#### [What this task involves]
Please quote the material exactly, every line of it.
== Recorded information
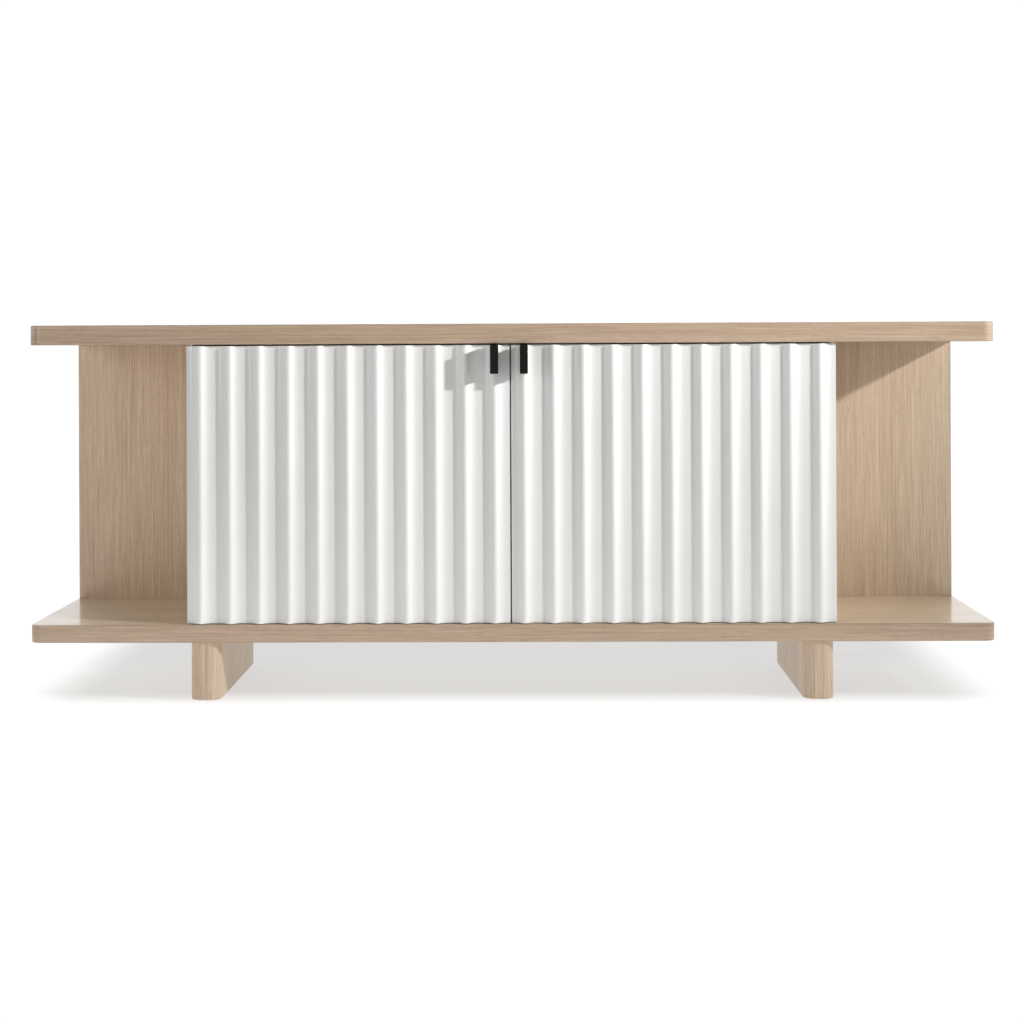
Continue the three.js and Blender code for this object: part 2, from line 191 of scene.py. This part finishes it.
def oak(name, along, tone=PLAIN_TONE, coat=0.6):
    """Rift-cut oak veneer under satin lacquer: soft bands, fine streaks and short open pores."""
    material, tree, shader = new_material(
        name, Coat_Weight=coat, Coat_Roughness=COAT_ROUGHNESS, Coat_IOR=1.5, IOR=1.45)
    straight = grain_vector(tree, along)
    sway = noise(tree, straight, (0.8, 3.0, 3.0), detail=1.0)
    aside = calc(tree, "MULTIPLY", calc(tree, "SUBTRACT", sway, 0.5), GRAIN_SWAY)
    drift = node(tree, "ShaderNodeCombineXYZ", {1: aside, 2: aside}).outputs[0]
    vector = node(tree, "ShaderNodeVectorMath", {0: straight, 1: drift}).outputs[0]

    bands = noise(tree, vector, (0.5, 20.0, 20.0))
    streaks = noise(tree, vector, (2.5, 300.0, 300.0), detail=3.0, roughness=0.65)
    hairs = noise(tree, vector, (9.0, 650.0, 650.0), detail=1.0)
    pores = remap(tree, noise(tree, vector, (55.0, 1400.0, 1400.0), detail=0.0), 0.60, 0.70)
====
#### [Result for this exercise]
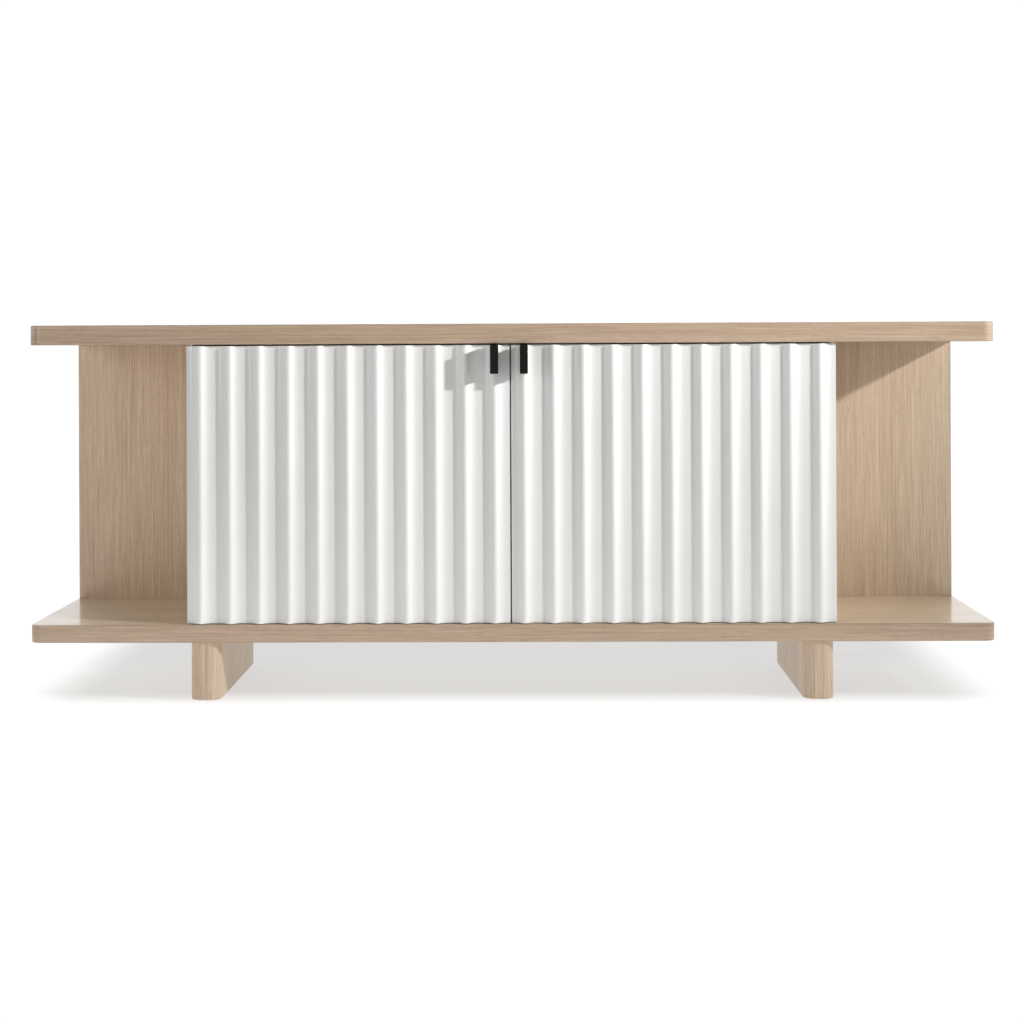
Continue the three.js and Blender code for this object: part 2, from line 191 of scene.py. This part finishes it.
def oak(name, along, tone=PLAIN_TONE, coat=0.6):
    """Rift-cut oak veneer under satin lacquer: soft bands, fine streaks and short open pores."""
    material, tree, shader = new_material(
        name, Coat_Weight=coat, Coat_Roughness=COAT_ROUGHNESS, Coat_IOR=1.5, IOR=1.45)
    straight = grain_vector(tree, along)
    sway = noise(tree, straight, (0.8, 3.0, 3.0), detail=1.0)
    aside = calc(tree, "MULTIPLY", calc(tree, "SUBTRACT", sway, 0.5), GRAIN_SWAY)
    drift = node(tree, "ShaderNodeCombineXYZ", {1: aside, 2: aside}).outputs[0]
    vector = node(tree, "ShaderNodeVectorMath", {0: straight, 1: drift}).outputs[0]

    bands = noise(tree, vector, (0.5, 20.0, 20.0))
    streaks = noise(tree, vector, (2.5, 300.0, 300.0), detail=3.0, roughness=0.65)
    hairs = noise(tree, vector, (9.0, 650.0, 650.0), detail=1.0)
    pores = remap(tree, noise(tree, vector, (55.0, 1400.0, 1400.0), detail=0.0), 0.60, 0.70)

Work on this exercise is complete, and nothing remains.